What you need to do> Every line of the material is to be repeated exactly as it stands.

Supplied information>
>>>>
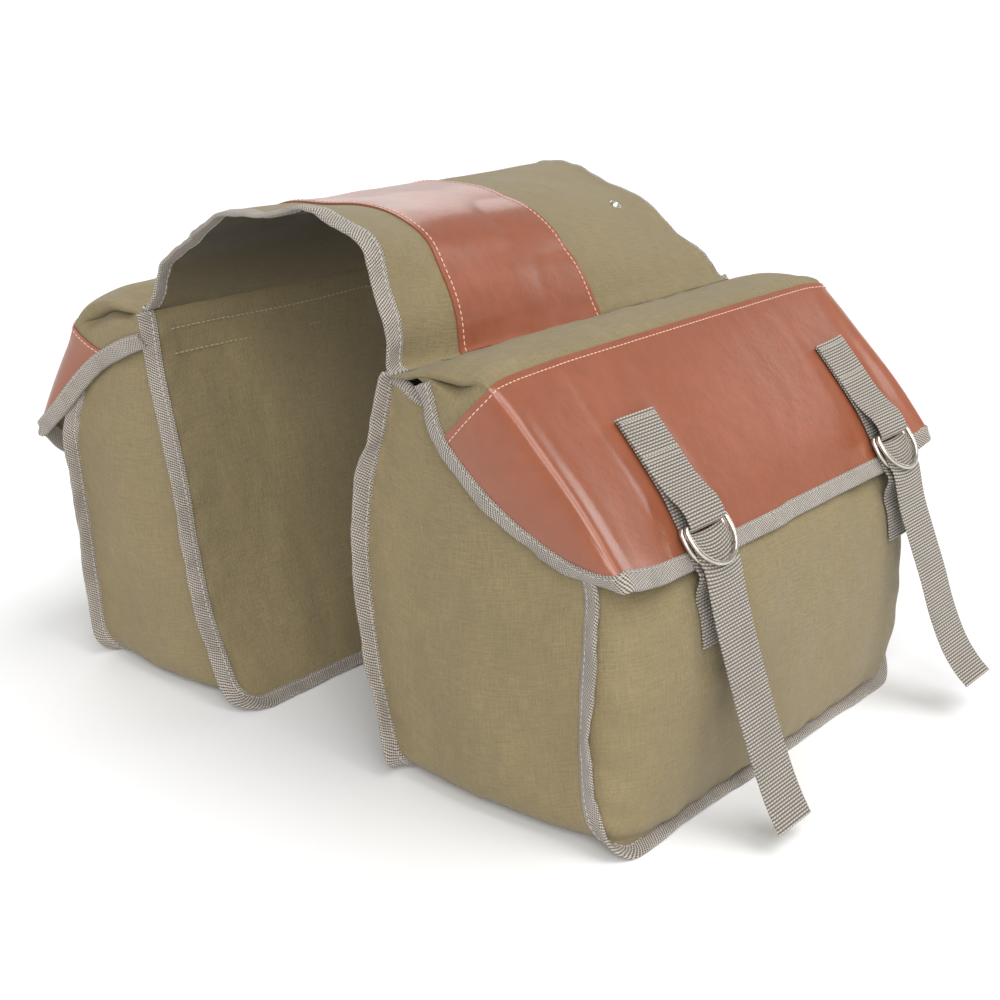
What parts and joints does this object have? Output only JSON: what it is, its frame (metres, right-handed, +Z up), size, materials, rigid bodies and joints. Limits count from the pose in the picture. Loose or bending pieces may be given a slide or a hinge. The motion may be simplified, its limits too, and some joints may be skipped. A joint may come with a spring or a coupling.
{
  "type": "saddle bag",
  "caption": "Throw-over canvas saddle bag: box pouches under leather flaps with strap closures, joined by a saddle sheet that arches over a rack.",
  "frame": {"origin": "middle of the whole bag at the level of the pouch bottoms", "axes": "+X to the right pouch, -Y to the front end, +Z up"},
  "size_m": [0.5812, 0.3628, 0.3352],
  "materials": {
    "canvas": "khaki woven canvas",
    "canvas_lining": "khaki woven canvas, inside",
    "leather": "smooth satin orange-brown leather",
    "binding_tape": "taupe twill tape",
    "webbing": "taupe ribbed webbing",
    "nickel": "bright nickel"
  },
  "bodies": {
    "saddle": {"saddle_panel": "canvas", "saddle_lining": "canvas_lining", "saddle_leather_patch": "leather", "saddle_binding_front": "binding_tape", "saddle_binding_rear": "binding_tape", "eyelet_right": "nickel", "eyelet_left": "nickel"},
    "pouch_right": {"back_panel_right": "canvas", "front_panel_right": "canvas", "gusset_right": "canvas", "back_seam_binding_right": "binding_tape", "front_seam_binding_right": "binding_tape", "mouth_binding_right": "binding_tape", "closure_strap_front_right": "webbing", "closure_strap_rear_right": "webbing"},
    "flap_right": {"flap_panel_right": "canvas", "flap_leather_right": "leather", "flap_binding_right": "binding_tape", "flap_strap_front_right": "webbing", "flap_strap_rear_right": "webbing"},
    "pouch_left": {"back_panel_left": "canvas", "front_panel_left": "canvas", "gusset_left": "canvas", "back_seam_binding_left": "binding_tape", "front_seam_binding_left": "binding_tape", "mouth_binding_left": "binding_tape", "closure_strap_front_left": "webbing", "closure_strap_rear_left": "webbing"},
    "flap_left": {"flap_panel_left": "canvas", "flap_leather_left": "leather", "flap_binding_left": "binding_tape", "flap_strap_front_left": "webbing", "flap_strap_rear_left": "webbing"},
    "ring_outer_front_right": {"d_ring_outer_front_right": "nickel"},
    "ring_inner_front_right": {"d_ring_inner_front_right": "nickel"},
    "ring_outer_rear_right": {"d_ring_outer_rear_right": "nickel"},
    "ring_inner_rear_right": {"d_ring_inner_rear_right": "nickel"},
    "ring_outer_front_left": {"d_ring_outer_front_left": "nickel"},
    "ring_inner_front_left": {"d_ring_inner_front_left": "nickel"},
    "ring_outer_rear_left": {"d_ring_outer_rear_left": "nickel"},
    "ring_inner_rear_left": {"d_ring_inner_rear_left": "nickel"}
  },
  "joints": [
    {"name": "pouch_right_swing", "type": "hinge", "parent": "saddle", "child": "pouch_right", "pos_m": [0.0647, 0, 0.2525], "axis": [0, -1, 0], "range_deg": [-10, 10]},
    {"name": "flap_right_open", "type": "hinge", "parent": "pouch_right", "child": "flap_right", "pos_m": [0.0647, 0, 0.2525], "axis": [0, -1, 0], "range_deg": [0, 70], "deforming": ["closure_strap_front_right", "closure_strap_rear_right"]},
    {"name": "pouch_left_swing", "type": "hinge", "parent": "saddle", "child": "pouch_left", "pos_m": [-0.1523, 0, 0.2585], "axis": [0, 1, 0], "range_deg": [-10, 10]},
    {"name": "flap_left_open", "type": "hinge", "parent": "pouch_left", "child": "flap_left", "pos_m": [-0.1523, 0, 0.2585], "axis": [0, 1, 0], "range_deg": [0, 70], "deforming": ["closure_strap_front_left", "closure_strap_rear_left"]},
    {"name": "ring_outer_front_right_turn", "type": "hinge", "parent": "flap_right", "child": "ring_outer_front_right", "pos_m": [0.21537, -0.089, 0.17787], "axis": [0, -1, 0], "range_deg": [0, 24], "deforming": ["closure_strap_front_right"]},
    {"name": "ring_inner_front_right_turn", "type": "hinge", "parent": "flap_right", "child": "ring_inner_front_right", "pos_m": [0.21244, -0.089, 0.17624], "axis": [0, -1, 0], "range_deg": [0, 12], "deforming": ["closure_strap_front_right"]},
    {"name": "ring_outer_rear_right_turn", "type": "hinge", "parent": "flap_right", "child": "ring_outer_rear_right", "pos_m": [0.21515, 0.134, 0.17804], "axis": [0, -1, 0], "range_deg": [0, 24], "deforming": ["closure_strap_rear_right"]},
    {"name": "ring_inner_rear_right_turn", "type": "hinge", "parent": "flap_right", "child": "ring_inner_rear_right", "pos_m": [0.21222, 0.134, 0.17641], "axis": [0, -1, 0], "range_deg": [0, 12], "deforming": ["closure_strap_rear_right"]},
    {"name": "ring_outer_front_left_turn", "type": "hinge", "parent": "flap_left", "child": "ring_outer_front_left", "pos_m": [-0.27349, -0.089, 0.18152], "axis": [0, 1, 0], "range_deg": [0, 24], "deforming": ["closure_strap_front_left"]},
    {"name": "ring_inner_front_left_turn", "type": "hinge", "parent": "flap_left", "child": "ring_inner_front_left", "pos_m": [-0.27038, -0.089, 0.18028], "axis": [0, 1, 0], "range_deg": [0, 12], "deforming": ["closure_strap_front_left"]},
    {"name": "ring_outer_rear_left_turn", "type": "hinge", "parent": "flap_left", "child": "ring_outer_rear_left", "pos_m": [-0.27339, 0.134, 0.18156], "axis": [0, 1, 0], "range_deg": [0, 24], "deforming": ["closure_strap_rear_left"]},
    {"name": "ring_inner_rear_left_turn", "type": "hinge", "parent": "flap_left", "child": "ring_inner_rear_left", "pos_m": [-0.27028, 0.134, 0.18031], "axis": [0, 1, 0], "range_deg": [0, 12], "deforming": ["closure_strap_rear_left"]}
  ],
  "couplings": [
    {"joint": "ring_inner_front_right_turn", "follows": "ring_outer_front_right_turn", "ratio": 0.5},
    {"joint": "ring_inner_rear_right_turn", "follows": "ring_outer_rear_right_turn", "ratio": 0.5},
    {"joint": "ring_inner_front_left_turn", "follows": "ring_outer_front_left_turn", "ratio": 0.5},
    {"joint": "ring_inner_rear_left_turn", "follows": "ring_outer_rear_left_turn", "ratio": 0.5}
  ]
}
<<<<
Answer to the exercise>
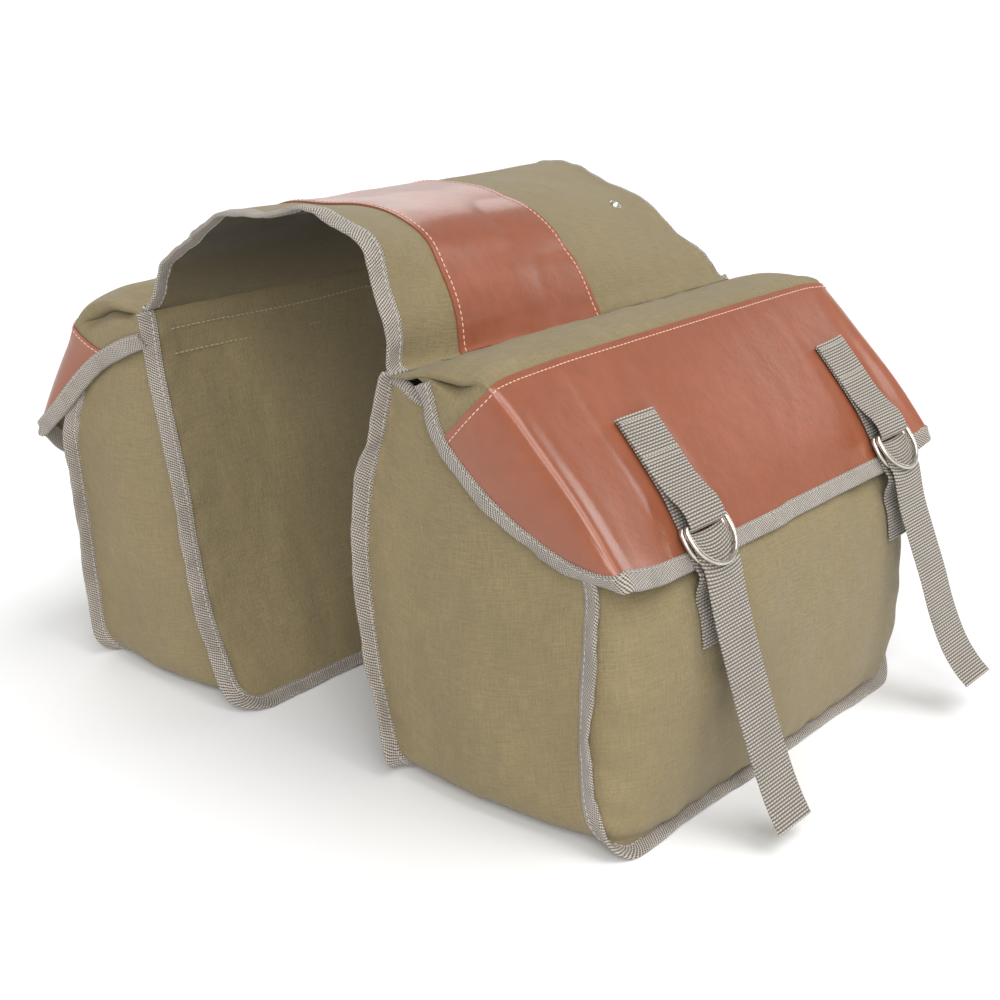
What parts and joints does this object have? Output only JSON: what it is, its frame (metres, right-handed, +Z up), size, materials, rigid bodies and joints. Limits count from the pose in the picture. Loose or bending pieces may be given a slide or a hinge. The motion may be simplified, its limits too, and some joints may be skipped. A joint may come with a spring or a coupling.
{
  "type": "saddle bag",
  "caption": "Throw-over canvas saddle bag: box pouches under leather flaps with strap closures, joined by a saddle sheet that arches over a rack.",
  "frame": {"origin": "middle of the whole bag at the level of the pouch bottoms", "axes": "+X to the right pouch, -Y to the front end, +Z up"},
  "size_m": [0.5812, 0.3628, 0.3352],
  "materials": {
    "canvas": "khaki woven canvas",
    "canvas_lining": "khaki woven canvas, inside",
    "leather": "smooth satin orange-brown leather",
    "binding_tape": "taupe twill tape",
    "webbing": "taupe ribbed webbing",
    "nickel": "bright nickel"
  },
  "bodies": {
    "saddle": {"saddle_panel": "canvas", "saddle_lining": "canvas_lining", "saddle_leather_patch": "leather", "saddle_binding_front": "binding_tape", "saddle_binding_rear": "binding_tape", "eyelet_right": "nickel", "eyelet_left": "nickel"},
    "pouch_right": {"back_panel_right": "canvas", "front_panel_right": "canvas", "gusset_right": "canvas", "back_seam_binding_right": "binding_tape", "front_seam_binding_right": "binding_tape", "mouth_binding_right": "binding_tape", "closure_strap_front_right": "webbing", "closure_strap_rear_right": "webbing"},
    "flap_right": {"flap_panel_right": "canvas", "flap_leather_right": "leather", "flap_binding_right": "binding_tape", "flap_strap_front_right": "webbing", "flap_strap_rear_right": "webbing"},
    "pouch_left": {"back_panel_left": "canvas", "front_panel_left": "canvas", "gusset_left": "canvas", "back_seam_binding_left": "binding_tape", "front_seam_binding_left": "binding_tape", "mouth_binding_left": "binding_tape", "closure_strap_front_left": "webbing", "closure_strap_rear_left": "webbing"},
    "flap_left": {"flap_panel_left": "canvas", "flap_leather_left": "leather", "flap_binding_left": "binding_tape", "flap_strap_front_left": "webbing", "flap_strap_rear_left": "webbing"},
    "ring_outer_front_right": {"d_ring_outer_front_right": "nickel"},
    "ring_inner_front_right": {"d_ring_inner_front_right": "nickel"},
    "ring_outer_rear_right": {"d_ring_outer_rear_right": "nickel"},
    "ring_inner_rear_right": {"d_ring_inner_rear_right": "nickel"},
    "ring_outer_front_left": {"d_ring_outer_front_left": "nickel"},
    "ring_inner_front_left": {"d_ring_inner_front_left": "nickel"},
    "ring_outer_rear_left": {"d_ring_outer_rear_left": "nickel"},
    "ring_inner_rear_left": {"d_ring_inner_rear_left": "nickel"}
  },
  "joints": [
    {"name": "pouch_right_swing", "type": "hinge", "parent": "saddle", "child": "pouch_right", "pos_m": [0.0647, 0, 0.2525], "axis": [0, -1, 0], "range_deg": [-10, 10]},
    {"name": "flap_right_open", "type": "hinge", "parent": "pouch_right", "child": "flap_right", "pos_m": [0.0647, 0, 0.2525], "axis": [0, -1, 0], "range_deg": [0, 70], "deforming": ["closure_strap_front_right", "closure_strap_rear_right"]},
    {"name": "pouch_left_swing", "type": "hinge", "parent": "saddle", "child": "pouch_left", "pos_m": [-0.1523, 0, 0.2585], "axis": [0, 1, 0], "range_deg": [-10, 10]},
    {"name": "flap_left_open", "type": "hinge", "parent": "pouch_left", "child": "flap_left", "pos_m": [-0.1523, 0, 0.2585], "axis": [0, 1, 0], "range_deg": [0, 70], "deforming": ["closure_strap_front_left", "closure_strap_rear_left"]},
    {"name": "ring_outer_front_right_turn", "type": "hinge", "parent": "flap_right", "child": "ring_outer_front_right", "pos_m": [0.21537, -0.089, 0.17787], "axis": [0, -1, 0], "range_deg": [0, 24], "deforming": ["closure_strap_front_right"]},
    {"name": "ring_inner_front_right_turn", "type": "hinge", "parent": "flap_right", "child": "ring_inner_front_right", "pos_m": [0.21244, -0.089, 0.17624], "axis": [0, -1, 0], "range_deg": [0, 12], "deforming": ["closure_strap_front_right"]},
    {"name": "ring_outer_rear_right_turn", "type": "hinge", "parent": "flap_right", "child": "ring_outer_rear_right", "pos_m": [0.21515, 0.134, 0.17804], "axis": [0, -1, 0], "range_deg": [0, 24], "deforming": ["closure_strap_rear_right"]},
    {"name": "ring_inner_rear_right_turn", "type": "hinge", "parent": "flap_right", "child": "ring_inner_rear_right", "pos_m": [0.21222, 0.134, 0.17641], "axis": [0, -1, 0], "range_deg": [0, 12], "deforming": ["closure_strap_rear_right"]},
    {"name": "ring_outer_front_left_turn", "type": "hinge", "parent": "flap_left", "child": "ring_outer_front_left", "pos_m": [-0.27349, -0.089, 0.18152], "axis": [0, 1, 0], "range_deg": [0, 24], "deforming": ["closure_strap_front_left"]},
    {"name": "ring_inner_front_left_turn", "type": "hinge", "parent": "flap_left", "child": "ring_inner_front_left", "pos_m": [-0.27038, -0.089, 0.18028], "axis": [0, 1, 0], "range_deg": [0, 12], "deforming": ["closure_strap_front_left"]},
    {"name": "ring_outer_rear_left_turn", "type": "hinge", "parent": "flap_left", "child": "ring_outer_rear_left", "pos_m": [-0.27339, 0.134, 0.18156], "axis": [0, 1, 0], "range_deg": [0, 24], "deforming": ["closure_strap_rear_left"]},
    {"name": "ring_inner_rear_left_turn", "type": "hinge", "parent": "flap_left", "child": "ring_inner_rear_left", "pos_m": [-0.27028, 0.134, 0.18031], "axis": [0, 1, 0], "range_deg": [0, 12], "deforming": ["closure_strap_rear_left"]}
  ],
  "couplings": [
    {"joint": "ring_inner_front_right_turn", "follows": "ring_outer_front_right_turn", "ratio": 0.5},
    {"joint": "ring_inner_rear_right_turn", "follows": "ring_outer_rear_right_turn", "ratio": 0.5},
    {"joint": "ring_inner_front_left_turn", "follows": "ring_outer_front_left_turn", "ratio": 0.5},
    {"joint": "ring_inner_rear_left_turn", "follows": "ring_outer_rear_left_turn", "ratio": 0.5}
  ]
}